I also had a repeat offender one year, (can you say
klepto he thought everything should be shared?) and so I made his gold tags blue. Yep. His were blue. I just made some tags in blue and those were for him. After a few weeks of that, he was ready to try the gold color again and then all was well.
Some of my teammates also have red tags for the bathroom. Each kid gets 2 or 3, and they can use the red tags to go to the restroom during class time. Once they’re out, then they have to use their gold tags. (I don’t use this method because when I was in first grade, I wet my pants ALL THE TIME, and I have let this earlier life trauma influence the way I allow my kids to use the restroom during class time. But that’s another story for another day. Suffice it to say that my kids are almost always in the bathroom, and never in class so I’m usually napping.)

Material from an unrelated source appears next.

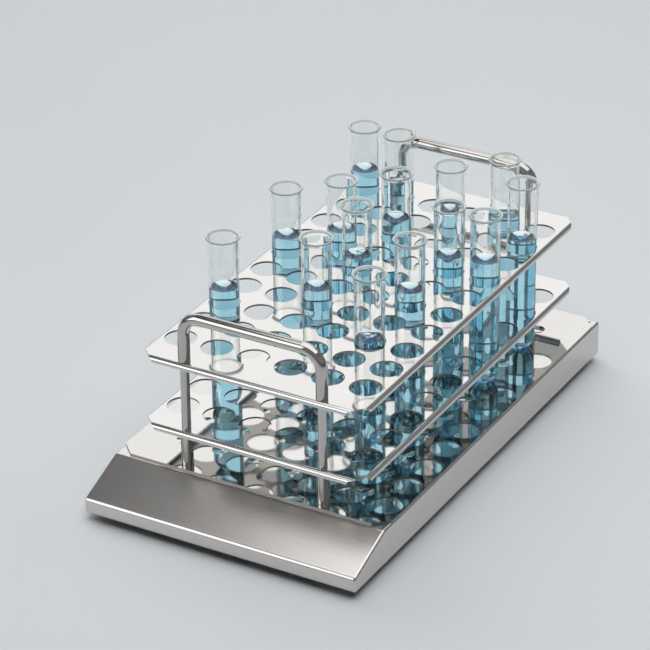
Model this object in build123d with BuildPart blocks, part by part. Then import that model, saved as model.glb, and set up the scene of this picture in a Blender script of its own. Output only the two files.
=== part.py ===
"""Stainless-steel test tube rack: three plates on two handles, standing on a folded base.

Millimetres, +Z up. The origin is on the floor, under the middle of the base. X runs across
the rack and Y along it, with the base's sloped end at -Y. Glass tubes stand in some holes.
"""

import os
from math import acos, degrees

from build123d import *

os.makedirs("parts", exist_ok=True)

# ---------------------------------------------------------------- driving dimensions
sheet = 1.0                   # thickness of every folded or flat sheet

# hole grid, shared by the three plates
pitch = 21.6                  # square grid of tube places
columns, rows = 6, 10
grid_y = 15.5                 # the grid's centre, behind the middle of the base
tube_hole = 17.0              # holes in the two upper plates
seat_diameter = 8.5           # shallow pressed seats in the deck, for the round tube ends
seat_radius = 14.0            # spherical radius of a seat

# base
base_width, base_length = 159.0, 278.0
base_bottom, base_top = 4.0, 24.0
lip_height = 8.5              # upright front lip, below the slope
slope_run = 30.2              # horizontal run of the sloped front
bend_radius = 3.0             # folds at the lip and at the top of the slope
edge_radius = 1.5             # rounded long edges of the base
return_width = 22.0           # inward fold along the underside
window_width, window_length = 143.0, 241.0   # opening under the deck
window_radius = 3.0
relief = 4.0                  # square relief where the rear ledges meet

# plates
deck_width, deck_length = 158.0, 245.0
plate_width, plate_length = 131.0, 243.6
corner_clip = 8.0
deck_top = base_top + sheet
middle_top = deck_top + 20.8
top_top = deck_top + 60.5
flange_drop = 3.0             # turned-down edge, measured from the plate's top face
flange_taper = 1.3            # each flange end is cut back by this at its lower edge
flange_bend = 1.4             # inside radius of the turned-down edge

# handles and posts
handle_rod = 6.35
upper_post_rod = 4.76         # between the two upper plates
lower_post_rod = 6.35         # between the middle plate and the deck
post_x, post_y = 80.0, 233.0  # spacing of the four legs
handle_rise = 25.7            # top plate's surface to the centre line of the grip
handle_bend = 10.6            # centre line radius of the handle's bends
spigot, spigot_bore, spigot_hole = 3.0, 3.1, 3.3
spigot_depth = 6.0
spigot_gap = 0.5              # end clearance of a spigot in its bore

# fasteners and feet
post_screw_head, post_screw_head_height = 6.0, 1.8
foot_x, foot_y = 131.0, 250.0
foot_diameter, foot_neck = 12.0, 11.0
foot_counterbore, foot_counterbore_depth = 6.6, 2.2
foot_screw, foot_screw_hole = 3.0, 3.4
foot_screw_head, foot_screw_head_height = 5.6, 1.8
nut_flats, nut_height = 5.5, 2.4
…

I start the week off by giving my kids two gold tags every Monday. Just for showing up. Because I know it’s hard and they’re lucky I came. And that I’m not wearing my pajamas.
And there you have it. My behavior system. Which isn’t a clip chart.
Now. I doubt you want this system because you’re a die hard clip chart-er. I get it. I understand. Except that I’m a die hard gold tagger.
If you want to get started, this pack is completely editable and you can customize it to meet your classroom needs:
Did you put down the rotten tomato?
P.S. Raise your hand if you think Wil from Big Brother has the same hair style as me. And did he purposefully drop the second “l” in his name? Is this a new thing? Jef. Wil. Clif. Bil. Tod. I don’t get it. I think I’m going to buy a consonant and add an “n” to my name.